Before that information was made public, there was the piece of news about the split of the Volta River Authority (VRA) — the institution whose primary responsibility is to generate power — is to be limited to that core business.

The move is to provide a level playing field for independent power producers (IPPs) so that there will be fair competition in the service delivered to consumers.

Competition has the tendency to bring about efficiency and also the option to choose one service provider or another.

As a nation, we have had a classic example in the telephony industry where an increase in the number of network operators has given the public the freedom to sign up with one network operator or another.

Information has it that the idea of setting up a firm to deal with IPPs has been on the drawing board under the power sector reform.

It is a fact that many IPPs have attempted to invest in the venture here but they have not been comfortable with the situation where the VRA generates and distributes power at the same time.

Their concern has been that the VRA has a particular interest, it cannot therefore be a player and a referee at the same time.

It is our wish that whatever must be done to salvage the country from the energy mess would be done and done well.

Consequently, it is our prayer that the new company which has been formed has gone through all the processes required to make it a solid firm.
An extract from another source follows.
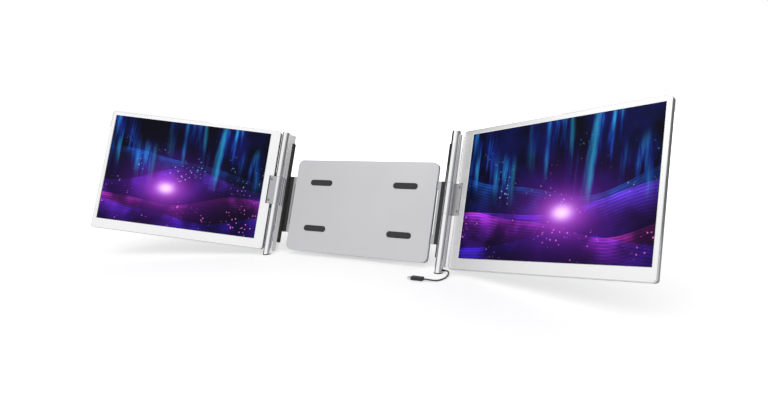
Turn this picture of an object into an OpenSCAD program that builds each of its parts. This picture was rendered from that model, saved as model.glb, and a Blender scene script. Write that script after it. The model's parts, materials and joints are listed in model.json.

This is because we do not want a replay of what happened with the Ghana International Airlines.

The new company must be firm and fair and allow genuine IPPs to invest in the production of electric power here.

Necessity, they say, is the mother of invention and we are of the belief that the concern shown by the government towards the power situation has prompted the setting up of the new company.

Perhaps if we had not been confronted with the prevailing power problem, the formation of the company would have taken another decade or two.

At this point in our nation's history, we think it is important to remind the National Development Planning Commission to be proactive in the implementation of some of the good plans which are on the shelves gathering dust.

We have many good policies which need to be implemented but sometimes it seems we lack the courage to carry them out, in the process making the country and its people the ultimate losers.